DATA EXTRACT:
- - - - -
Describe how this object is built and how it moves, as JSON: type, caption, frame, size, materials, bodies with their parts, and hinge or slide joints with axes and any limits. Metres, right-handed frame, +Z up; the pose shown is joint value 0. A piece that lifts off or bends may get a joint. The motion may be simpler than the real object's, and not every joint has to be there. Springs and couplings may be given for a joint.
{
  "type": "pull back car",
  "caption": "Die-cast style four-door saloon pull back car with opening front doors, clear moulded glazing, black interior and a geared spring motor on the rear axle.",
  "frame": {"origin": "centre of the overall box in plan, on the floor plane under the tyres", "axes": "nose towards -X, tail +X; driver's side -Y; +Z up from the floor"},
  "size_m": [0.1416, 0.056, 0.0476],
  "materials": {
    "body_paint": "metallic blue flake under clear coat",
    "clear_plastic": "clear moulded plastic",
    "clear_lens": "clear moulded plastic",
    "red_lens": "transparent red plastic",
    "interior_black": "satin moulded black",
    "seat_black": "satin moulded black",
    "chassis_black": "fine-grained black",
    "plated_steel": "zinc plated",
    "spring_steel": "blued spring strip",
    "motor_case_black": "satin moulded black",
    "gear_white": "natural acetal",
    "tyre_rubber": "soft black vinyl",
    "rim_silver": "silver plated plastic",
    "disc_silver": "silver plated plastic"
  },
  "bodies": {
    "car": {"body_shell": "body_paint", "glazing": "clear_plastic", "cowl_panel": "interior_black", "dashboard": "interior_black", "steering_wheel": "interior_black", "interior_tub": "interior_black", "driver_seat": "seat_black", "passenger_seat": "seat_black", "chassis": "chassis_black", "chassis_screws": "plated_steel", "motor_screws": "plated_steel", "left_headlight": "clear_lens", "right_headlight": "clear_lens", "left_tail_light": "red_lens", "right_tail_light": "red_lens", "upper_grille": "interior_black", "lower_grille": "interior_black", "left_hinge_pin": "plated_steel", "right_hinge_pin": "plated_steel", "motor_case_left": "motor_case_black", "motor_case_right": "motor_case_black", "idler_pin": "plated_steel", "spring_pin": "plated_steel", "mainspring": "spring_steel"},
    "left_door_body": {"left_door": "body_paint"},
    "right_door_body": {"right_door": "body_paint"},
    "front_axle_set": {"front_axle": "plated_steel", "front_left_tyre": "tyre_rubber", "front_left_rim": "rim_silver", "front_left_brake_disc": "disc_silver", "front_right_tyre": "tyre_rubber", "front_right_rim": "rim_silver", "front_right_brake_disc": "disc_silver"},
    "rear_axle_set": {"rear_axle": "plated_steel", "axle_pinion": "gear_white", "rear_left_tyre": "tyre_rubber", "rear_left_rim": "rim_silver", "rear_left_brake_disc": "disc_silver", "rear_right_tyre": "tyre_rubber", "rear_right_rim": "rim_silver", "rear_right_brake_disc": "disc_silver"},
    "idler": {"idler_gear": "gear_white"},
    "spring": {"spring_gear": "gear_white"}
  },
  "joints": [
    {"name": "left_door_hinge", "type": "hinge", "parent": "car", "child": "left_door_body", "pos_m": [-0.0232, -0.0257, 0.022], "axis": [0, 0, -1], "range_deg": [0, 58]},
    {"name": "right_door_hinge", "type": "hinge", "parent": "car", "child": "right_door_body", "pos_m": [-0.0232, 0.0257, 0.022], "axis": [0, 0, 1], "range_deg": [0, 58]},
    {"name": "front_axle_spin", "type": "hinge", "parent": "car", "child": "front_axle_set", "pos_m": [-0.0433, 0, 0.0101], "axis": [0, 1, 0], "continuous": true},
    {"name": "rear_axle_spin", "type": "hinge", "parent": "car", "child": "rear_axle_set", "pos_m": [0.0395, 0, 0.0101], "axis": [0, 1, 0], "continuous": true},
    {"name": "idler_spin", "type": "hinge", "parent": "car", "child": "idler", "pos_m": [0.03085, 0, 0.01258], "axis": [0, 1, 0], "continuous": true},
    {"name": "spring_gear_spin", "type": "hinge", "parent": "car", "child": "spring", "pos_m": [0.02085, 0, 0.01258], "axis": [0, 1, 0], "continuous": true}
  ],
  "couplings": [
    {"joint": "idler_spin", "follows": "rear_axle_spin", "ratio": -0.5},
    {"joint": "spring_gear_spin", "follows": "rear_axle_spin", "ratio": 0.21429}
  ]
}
- - - - -
STATED PROBLEM: Transcribe the full listing above without leaving anything out.

WRITTEN RESPONSE:
Describe how this object is built and how it moves, as JSON: type, caption, frame, size, materials, bodies with their parts, and hinge or slide joints with axes and any limits. Metres, right-handed frame, +Z up; the pose shown is joint value 0. A piece that lifts off or bends may get a joint. The motion may be simpler than the real object's, and not every joint has to be there. Springs and couplings may be given for a joint.
{
  "type": "pull back car",
  "caption": "Die-cast style four-door saloon pull back car with opening front doors, clear moulded glazing, black interior and a geared spring motor on the rear axle.",
  "frame": {"origin": "centre of the overall box in plan, on the floor plane under the tyres", "axes": "nose towards -X, tail +X; driver's side -Y; +Z up from the floor"},
  "size_m": [0.1416, 0.056, 0.0476],
  "materials": {
    "body_paint": "metallic blue flake under clear coat",
    "clear_plastic": "clear moulded plastic",
    "clear_lens": "clear moulded plastic",
    "red_lens": "transparent red plastic",
    "interior_black": "satin moulded black",
    "seat_black": "satin moulded black",
    "chassis_black": "fine-grained black",
    "plated_steel": "zinc plated",
    "spring_steel": "blued spring strip",
    "motor_case_black": "satin moulded black",
    "gear_white": "natural acetal",
    "tyre_rubber": "soft black vinyl",
    "rim_silver": "silver plated plastic",
    "disc_silver": "silver plated plastic"
  },
  "bodies": {
    "car": {"body_shell": "body_paint", "glazing": "clear_plastic", "cowl_panel": "interior_black", "dashboard": "interior_black", "steering_wheel": "interior_black", "interior_tub": "interior_black", "driver_seat": "seat_black", "passenger_seat": "seat_black", "chassis": "chassis_black", "chassis_screws": "plated_steel", "motor_screws": "plated_steel", "left_headlight": "clear_lens", "right_headlight": "clear_lens", "left_tail_light": "red_lens", "right_tail_light": "red_lens", "upper_grille": "interior_black", "lower_grille": "interior_black", "left_hinge_pin": "plated_steel", "right_hinge_pin": "plated_steel", "motor_case_left": "motor_case_black", "motor_case_right": "motor_case_black", "idler_pin": "plated_steel", "spring_pin": "plated_steel", "mainspring": "spring_steel"},
    "left_door_body": {"left_door": "body_paint"},
    "right_door_body": {"right_door": "body_paint"},
    "front_axle_set": {"front_axle": "plated_steel", "front_left_tyre": "tyre_rubber", "front_left_rim": "rim_silver", "front_left_brake_disc": "disc_silver", "front_right_tyre": "tyre_rubber", "front_right_rim": "rim_silver", "front_right_brake_disc": "disc_silver"},
    "rear_axle_set": {"rear_axle": "plated_steel", "axle_pinion": "gear_white", "rear_left_tyre": "tyre_rubber", "rear_left_rim": "rim_silver", "rear_left_brake_disc": "disc_silver", "rear_right_tyre": "tyre_rubber", "rear_right_rim": "rim_silver", "rear_right_brake_disc": "disc_silver"},
    "idler": {"idler_gear": "gear_white"},
    "spring": {"spring_gear": "gear_white"}
  },
  "joints": [
    {"name": "left_door_hinge", "type": "hinge", "parent": "car", "child": "left_door_body", "pos_m": [-0.0232, -0.0257, 0.022], "axis": [0, 0, -1], "range_deg": [0, 58]},
    {"name": "right_door_hinge", "type": "hinge", "parent": "car", "child": "right_door_body", "pos_m": [-0.0232, 0.0257, 0.022], "axis": [0, 0, 1], "range_deg": [0, 58]},
    {"name": "front_axle_spin", "type": "hinge", "parent": "car", "child": "front_axle_set", "pos_m": [-0.0433, 0, 0.0101], "axis": [0, 1, 0], "continuous": true},
    {"name": "rear_axle_spin", "type": "hinge", "parent": "car", "child": "rear_axle_set", "pos_m": [0.0395, 0, 0.0101], "axis": [0, 1, 0], "continuous": true},
    {"name": "idler_spin", "type": "hinge", "parent": "car", "child": "idler", "pos_m": [0.03085, 0, 0.01258], "axis": [0, 1, 0], "continuous": true},
    {"name": "spring_gear_spin", "type": "hinge", "parent": "car", "child": "spring", "pos_m": [0.02085, 0, 0.01258], "axis": [0, 1, 0], "continuous": true}
  ],
  "couplings": [
    {"joint": "idler_spin", "follows": "rear_axle_spin", "ratio": -0.5},
    {"joint": "spring_gear_spin", "follows": "rear_axle_spin", "ratio": 0.21429}
  ]
}